THE PROBLEM: Return only the stretch of the material below that begins with the line containing "fillet(magnet.edges().filter_by(GeomType.CIRCLE), MAGNET_RIM)" and ends with the line containing "points = [vertex.co", exactly; both of those lines belong to it.

········

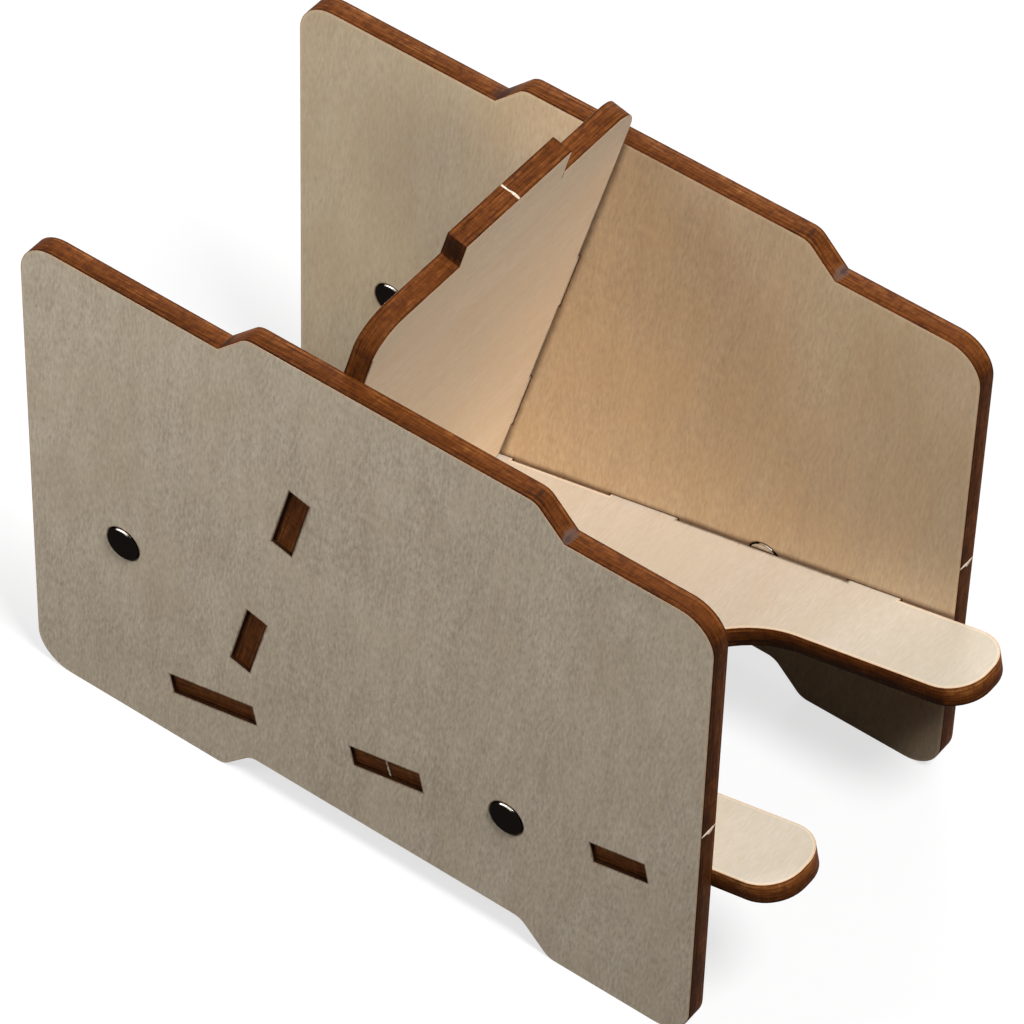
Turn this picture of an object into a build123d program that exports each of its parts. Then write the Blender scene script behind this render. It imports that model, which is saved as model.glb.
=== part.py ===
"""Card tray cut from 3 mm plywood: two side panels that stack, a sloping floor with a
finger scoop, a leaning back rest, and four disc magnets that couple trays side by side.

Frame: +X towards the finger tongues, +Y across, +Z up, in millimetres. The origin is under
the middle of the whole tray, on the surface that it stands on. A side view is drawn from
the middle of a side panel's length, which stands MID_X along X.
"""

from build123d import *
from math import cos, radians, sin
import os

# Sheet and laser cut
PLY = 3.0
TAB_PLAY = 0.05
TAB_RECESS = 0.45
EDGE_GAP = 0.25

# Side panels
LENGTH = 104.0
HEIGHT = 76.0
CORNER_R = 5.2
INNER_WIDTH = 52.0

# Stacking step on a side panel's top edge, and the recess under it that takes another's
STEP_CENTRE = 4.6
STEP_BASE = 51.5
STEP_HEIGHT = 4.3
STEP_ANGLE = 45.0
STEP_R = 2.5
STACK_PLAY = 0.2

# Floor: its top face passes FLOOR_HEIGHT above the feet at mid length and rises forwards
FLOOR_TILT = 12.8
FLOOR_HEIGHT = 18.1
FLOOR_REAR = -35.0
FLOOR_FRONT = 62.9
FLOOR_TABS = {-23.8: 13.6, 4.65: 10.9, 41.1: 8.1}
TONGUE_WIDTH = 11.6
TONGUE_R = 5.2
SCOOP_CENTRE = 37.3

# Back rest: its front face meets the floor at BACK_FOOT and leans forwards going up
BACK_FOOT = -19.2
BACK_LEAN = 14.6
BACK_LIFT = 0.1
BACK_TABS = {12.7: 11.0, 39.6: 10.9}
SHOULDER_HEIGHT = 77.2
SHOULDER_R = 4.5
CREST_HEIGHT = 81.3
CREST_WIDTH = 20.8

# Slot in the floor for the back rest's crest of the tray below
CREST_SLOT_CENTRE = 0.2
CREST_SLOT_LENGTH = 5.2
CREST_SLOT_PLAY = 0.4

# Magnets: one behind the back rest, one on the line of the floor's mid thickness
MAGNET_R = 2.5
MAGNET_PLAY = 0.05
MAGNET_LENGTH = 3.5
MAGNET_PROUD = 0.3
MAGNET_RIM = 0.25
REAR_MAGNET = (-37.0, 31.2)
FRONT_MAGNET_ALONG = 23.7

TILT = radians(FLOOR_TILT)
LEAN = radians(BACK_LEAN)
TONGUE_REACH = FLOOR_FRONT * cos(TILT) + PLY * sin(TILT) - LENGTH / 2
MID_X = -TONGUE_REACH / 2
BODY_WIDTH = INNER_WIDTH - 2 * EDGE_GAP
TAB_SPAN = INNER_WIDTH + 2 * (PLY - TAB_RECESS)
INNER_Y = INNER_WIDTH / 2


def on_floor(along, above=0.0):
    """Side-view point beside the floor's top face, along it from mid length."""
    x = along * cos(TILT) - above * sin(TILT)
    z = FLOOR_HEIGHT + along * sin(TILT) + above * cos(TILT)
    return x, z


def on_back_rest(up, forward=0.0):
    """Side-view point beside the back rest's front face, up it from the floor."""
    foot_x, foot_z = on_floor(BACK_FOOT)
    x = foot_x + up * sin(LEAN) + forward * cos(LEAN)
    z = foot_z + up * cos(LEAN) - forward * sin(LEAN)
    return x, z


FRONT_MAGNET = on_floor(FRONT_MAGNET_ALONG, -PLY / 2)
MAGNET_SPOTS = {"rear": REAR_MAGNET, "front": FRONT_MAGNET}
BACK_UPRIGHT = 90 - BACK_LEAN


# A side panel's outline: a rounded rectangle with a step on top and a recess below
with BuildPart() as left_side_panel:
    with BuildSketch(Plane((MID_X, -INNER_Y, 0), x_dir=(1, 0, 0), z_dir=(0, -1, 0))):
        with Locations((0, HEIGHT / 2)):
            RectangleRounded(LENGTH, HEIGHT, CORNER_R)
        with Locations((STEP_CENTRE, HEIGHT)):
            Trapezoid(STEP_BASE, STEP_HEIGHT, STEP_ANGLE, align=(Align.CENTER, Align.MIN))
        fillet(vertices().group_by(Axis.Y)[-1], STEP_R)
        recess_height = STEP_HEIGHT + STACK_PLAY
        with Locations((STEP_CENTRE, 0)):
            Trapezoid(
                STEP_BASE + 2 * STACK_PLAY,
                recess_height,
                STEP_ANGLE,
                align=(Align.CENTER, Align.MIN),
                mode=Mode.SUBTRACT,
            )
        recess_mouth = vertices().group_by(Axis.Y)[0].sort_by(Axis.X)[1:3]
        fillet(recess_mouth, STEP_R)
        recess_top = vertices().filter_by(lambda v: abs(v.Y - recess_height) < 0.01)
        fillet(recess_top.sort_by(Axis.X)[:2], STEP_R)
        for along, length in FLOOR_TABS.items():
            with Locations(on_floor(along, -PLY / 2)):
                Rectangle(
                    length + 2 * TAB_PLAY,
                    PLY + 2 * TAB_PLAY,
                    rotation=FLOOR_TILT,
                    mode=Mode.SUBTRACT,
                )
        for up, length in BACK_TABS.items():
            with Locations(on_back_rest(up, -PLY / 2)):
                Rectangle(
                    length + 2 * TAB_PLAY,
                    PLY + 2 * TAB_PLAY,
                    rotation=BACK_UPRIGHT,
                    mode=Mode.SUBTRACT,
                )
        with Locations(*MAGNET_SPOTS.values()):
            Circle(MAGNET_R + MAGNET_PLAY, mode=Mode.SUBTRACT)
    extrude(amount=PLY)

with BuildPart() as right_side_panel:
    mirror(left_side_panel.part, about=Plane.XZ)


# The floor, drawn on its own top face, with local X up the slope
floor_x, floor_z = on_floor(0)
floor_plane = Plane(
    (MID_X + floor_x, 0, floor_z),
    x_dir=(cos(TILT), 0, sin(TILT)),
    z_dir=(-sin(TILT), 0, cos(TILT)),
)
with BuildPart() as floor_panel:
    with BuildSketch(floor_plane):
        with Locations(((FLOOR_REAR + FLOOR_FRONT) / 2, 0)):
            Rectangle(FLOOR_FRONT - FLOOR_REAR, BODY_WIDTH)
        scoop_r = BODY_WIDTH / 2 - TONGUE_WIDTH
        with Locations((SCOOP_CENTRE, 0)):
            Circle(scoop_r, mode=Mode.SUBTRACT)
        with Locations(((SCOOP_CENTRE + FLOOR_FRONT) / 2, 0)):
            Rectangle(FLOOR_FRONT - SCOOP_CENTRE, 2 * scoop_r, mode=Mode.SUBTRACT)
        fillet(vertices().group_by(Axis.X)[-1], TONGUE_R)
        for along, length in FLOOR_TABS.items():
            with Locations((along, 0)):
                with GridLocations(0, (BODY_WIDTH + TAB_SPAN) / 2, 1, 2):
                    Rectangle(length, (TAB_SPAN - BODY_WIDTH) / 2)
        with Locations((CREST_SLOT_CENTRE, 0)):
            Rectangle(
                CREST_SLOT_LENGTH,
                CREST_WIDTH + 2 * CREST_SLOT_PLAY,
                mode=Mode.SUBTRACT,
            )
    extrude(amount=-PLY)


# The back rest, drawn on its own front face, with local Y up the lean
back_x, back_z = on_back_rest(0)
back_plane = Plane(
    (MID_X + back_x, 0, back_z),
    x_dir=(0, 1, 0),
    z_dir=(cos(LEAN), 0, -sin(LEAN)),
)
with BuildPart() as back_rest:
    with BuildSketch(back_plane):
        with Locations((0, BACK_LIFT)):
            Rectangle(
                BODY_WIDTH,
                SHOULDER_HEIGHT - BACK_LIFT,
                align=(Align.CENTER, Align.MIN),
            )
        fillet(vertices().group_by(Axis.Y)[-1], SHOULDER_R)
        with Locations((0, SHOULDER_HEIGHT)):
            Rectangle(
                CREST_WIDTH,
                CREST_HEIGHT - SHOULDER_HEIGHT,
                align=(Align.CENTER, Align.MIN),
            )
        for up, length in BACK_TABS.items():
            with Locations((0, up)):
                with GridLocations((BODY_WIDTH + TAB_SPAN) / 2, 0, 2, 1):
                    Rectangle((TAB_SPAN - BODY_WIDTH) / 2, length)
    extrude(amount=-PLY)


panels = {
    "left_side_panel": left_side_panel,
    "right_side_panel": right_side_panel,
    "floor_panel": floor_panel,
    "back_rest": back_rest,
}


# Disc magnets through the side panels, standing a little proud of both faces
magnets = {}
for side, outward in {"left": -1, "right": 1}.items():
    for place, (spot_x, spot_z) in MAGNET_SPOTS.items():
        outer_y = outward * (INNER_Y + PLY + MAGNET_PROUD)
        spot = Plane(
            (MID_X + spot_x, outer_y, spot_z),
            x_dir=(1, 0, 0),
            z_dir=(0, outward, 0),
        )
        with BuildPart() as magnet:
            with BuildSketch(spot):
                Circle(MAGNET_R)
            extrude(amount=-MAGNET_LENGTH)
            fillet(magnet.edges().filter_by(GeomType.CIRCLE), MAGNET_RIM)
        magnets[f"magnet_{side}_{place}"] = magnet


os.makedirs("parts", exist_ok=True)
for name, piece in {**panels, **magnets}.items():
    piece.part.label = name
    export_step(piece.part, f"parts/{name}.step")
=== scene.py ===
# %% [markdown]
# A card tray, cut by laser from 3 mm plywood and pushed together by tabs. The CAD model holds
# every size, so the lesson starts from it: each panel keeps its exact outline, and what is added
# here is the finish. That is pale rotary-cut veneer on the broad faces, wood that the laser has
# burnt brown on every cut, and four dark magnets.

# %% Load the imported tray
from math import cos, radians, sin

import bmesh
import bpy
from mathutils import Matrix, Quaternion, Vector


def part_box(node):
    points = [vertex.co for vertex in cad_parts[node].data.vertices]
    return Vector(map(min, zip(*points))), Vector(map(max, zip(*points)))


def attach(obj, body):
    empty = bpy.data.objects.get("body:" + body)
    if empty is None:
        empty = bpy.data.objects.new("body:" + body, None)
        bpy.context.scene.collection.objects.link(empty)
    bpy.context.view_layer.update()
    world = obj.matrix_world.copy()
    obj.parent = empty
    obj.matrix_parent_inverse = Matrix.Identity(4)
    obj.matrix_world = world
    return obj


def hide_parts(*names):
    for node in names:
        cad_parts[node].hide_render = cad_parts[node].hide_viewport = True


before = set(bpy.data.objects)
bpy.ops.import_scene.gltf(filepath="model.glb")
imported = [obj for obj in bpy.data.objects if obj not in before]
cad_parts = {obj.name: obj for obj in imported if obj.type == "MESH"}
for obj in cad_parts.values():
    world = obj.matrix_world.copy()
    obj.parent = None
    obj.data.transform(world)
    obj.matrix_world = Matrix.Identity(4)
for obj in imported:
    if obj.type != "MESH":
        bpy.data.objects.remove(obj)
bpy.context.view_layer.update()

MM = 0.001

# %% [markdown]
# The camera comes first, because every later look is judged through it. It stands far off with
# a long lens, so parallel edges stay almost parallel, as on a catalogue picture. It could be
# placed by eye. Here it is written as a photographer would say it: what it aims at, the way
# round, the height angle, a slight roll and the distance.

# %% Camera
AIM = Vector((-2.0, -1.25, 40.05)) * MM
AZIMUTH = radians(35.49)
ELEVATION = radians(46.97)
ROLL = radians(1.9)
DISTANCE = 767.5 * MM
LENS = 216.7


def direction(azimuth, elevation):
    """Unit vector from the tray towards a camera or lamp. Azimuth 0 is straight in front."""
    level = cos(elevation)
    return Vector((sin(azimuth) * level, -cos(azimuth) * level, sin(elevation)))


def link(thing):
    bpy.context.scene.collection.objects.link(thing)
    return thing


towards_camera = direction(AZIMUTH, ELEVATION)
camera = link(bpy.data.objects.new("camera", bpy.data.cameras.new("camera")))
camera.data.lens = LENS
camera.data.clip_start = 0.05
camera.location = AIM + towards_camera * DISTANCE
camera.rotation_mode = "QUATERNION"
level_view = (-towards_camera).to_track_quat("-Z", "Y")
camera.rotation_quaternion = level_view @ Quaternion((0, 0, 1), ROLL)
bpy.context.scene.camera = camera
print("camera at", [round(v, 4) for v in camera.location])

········

EXERCISE RESPONSE:
            fillet(magnet.edges().filter_by(GeomType.CIRCLE), MAGNET_RIM)
        magnets[f"magnet_{side}_{place}"] = magnet


os.makedirs("parts", exist_ok=True)
for name, piece in {**panels, **magnets}.items():
    piece.part.label = name
    export_step(piece.part, f"parts/{name}.step")
=== scene.py ===
# %% [markdown]
# A card tray, cut by laser from 3 mm plywood and pushed together by tabs. The CAD model holds
# every size, so the lesson starts from it: each panel keeps its exact outline, and what is added
# here is the finish. That is pale rotary-cut veneer on the broad faces, wood that the laser has
# burnt brown on every cut, and four dark magnets.

# %% Load the imported tray
from math import cos, radians, sin

import bmesh
import bpy
from mathutils import Matrix, Quaternion, Vector


def part_box(node):
    points = [vertex.co for vertex in cad_parts[node].data.vertices]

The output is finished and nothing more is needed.